Cannot be for a financial obstacle.
This has been explained many times: Kaspersky requires us to collect a huge amount of logs, which for a single sample can sometimes weigh several GB, significantly affecting the delay in testing for all machines (testing all AVs per sample).
Defending Microsoft
Microsoft Defender's low Web-Layer score (31%) and high Runtime score (68.9%) is a feature, not a bug. It leverages the OS kernel to watch behavior, opting for high-certainty behavioral kills over potentially false-positive heavy URL blocking.
We do not add any negative points for blocking at the Post-Launch level. This is purely theoretical information for the community. On the other hand, we could also choose not to share the protection, but narrow it down to one general result, which would cause less confusion, but would it really be beneficial?
 
This has been explained many times: Kaspersky requires us to collect a huge amount of logs, which for a single sample can sometimes weigh several GB, significantly affecting the delay in testing for all machines (testing all AVs per sample).

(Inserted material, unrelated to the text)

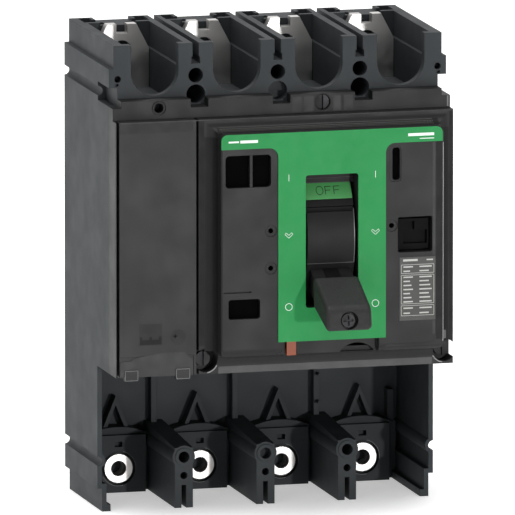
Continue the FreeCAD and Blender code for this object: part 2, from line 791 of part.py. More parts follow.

Just remove Kaspersky and other AVs from the "honor board" of tested products, and keep only those which fulfilled the criteria to have their results dispalyed.
 
Not sure removing it will be right as they will say we are not unwilling to perform all tests.
And keeping it on the board of tested AVs without showing its collective results may be misinterpreted as Kaspersky "failed" to achieve any score.
 
You need to ask AVC; unfortunately, I don't know their exact methodology.

This has been explained many times: Kaspersky requires us to collect a huge amount of logs, which for a single sample can sometimes weigh several GB, significantly affecting the delay in testing for all machines (testing all AVs per sample).

We do not add any negative points for blocking at the Post-Launch level. This is purely theoretical information for the community. On the other hand, we could also choose not to share the protection, but narrow it down to one general result, which would cause less confusion, but would it really be beneficial?
Your own report assigns Microsoft Defender a 31% score in the Web Layer. You have visualized the penalty yourself. By categorizing 69% of the threats as "missed" by the browser and "caught" by the kernel, you have proven that the browser layer failed 69% of the time. You cannot publish a failing grade (31%) and then claim the grade implies no penalty.